→ **Your goal**
Work out how many lines of the listing hold the string "JSON". Answer with that number alone.

→ **Data provided**
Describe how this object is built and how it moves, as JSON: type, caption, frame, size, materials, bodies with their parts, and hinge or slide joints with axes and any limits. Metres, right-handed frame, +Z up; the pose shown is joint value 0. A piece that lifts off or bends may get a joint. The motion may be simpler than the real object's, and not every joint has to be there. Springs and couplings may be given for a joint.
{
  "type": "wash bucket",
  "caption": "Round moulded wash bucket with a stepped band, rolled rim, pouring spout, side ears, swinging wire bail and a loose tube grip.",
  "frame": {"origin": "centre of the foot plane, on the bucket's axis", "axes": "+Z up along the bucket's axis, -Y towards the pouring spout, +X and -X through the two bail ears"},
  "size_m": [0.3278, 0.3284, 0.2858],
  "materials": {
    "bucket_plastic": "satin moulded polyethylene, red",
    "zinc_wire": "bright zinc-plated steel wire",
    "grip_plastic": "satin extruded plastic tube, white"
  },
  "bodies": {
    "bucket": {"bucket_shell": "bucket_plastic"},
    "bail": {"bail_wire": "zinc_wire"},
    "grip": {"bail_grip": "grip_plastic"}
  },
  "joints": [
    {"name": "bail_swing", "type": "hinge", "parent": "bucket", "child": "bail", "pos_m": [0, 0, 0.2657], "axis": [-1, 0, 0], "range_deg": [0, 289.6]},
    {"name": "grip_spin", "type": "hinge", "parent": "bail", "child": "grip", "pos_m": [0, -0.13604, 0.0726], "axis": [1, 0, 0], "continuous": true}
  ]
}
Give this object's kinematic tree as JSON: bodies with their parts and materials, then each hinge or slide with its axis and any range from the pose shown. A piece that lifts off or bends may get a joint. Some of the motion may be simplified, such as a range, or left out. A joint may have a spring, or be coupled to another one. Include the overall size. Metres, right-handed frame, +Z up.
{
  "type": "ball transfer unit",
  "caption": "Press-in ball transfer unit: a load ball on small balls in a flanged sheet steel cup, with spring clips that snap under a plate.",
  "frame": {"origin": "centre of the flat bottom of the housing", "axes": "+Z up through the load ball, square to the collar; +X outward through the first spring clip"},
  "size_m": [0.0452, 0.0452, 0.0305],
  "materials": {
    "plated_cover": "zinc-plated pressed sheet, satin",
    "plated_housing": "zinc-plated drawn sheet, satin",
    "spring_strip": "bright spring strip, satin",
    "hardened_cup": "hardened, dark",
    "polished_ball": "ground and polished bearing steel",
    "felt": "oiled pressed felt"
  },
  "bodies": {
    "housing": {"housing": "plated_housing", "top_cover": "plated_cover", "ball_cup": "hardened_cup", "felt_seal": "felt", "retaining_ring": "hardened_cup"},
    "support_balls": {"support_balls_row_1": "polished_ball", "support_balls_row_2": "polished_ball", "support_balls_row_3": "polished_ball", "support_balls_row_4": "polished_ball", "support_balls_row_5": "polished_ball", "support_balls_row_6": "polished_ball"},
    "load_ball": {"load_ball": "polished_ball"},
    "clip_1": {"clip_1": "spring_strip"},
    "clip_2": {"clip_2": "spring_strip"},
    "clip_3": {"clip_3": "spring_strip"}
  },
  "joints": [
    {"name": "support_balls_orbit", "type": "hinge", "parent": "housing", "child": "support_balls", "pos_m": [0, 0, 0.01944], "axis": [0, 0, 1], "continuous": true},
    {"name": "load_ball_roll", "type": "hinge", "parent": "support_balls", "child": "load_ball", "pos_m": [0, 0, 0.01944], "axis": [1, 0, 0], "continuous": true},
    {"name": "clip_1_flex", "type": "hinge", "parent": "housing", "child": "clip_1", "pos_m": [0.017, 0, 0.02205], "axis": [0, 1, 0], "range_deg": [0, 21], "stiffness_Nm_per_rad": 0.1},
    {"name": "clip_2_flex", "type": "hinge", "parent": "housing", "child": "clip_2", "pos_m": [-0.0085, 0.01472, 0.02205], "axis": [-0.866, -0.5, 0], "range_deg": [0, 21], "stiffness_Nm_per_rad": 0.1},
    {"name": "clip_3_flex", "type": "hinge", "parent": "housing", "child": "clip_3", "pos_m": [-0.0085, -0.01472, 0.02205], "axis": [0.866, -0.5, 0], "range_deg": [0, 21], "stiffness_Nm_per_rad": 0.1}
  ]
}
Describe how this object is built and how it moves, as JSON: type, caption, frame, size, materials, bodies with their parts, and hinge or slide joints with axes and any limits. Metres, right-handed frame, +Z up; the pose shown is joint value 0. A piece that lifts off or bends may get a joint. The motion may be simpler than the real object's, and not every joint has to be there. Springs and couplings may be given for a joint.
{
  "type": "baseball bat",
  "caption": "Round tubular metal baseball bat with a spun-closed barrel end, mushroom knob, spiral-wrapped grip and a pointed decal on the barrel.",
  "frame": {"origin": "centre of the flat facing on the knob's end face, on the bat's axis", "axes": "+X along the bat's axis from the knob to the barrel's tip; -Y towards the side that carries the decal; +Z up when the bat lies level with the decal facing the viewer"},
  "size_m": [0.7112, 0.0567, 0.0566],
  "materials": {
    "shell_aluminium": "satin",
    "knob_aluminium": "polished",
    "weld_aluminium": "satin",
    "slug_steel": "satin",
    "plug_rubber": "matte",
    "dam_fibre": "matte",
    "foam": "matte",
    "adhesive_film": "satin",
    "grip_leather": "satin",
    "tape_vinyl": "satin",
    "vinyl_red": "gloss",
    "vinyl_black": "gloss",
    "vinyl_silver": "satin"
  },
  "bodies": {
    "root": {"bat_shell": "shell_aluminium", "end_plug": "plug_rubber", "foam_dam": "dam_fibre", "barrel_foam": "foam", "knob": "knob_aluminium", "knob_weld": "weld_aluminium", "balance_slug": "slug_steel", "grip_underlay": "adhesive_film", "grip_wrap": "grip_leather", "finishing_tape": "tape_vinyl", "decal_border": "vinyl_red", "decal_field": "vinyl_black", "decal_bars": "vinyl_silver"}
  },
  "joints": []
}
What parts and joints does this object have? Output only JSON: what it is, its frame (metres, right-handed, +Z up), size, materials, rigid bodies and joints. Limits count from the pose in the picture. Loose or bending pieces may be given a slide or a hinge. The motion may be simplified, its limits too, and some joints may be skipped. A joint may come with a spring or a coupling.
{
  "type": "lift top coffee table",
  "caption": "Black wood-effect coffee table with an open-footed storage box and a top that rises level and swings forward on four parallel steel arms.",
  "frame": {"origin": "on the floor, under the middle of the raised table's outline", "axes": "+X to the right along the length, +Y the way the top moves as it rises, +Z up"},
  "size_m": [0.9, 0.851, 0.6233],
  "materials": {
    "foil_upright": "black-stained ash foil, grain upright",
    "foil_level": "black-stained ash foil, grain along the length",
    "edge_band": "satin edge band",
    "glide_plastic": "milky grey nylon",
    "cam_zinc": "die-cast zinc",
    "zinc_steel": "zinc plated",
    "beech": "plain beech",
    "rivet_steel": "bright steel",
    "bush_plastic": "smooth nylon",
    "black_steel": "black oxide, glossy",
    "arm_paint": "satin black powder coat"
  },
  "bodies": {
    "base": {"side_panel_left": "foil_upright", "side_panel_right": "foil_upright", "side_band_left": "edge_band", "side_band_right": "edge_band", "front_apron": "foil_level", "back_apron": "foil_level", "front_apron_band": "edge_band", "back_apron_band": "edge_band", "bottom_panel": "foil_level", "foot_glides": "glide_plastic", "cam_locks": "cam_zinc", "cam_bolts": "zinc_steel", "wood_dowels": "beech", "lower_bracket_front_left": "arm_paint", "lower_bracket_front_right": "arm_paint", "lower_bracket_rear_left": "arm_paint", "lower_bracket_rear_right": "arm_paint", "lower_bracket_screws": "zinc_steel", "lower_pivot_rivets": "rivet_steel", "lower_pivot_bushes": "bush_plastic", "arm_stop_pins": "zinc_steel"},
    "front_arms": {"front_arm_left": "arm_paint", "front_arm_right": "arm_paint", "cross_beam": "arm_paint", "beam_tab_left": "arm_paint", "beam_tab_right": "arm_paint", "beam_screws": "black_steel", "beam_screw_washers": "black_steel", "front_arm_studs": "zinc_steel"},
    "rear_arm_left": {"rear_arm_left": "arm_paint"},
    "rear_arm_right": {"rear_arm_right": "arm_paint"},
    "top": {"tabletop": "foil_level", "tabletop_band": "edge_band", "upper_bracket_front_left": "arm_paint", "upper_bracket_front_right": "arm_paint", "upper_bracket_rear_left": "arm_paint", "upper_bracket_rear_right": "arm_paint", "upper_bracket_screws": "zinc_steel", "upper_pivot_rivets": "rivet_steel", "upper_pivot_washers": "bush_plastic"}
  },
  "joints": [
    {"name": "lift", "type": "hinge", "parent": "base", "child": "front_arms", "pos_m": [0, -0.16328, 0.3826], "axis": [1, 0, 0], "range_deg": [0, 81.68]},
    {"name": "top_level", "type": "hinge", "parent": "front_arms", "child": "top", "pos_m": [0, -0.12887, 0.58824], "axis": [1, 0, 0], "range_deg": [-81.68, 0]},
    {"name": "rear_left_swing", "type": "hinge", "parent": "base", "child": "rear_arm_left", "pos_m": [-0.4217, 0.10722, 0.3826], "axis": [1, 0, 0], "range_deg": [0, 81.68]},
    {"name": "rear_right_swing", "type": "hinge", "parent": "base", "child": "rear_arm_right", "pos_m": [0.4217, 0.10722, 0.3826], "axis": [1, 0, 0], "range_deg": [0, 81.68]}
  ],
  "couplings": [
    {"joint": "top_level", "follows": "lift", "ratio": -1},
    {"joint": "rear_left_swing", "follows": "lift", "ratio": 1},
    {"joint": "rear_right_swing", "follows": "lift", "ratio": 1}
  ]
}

→ **Solution below**
4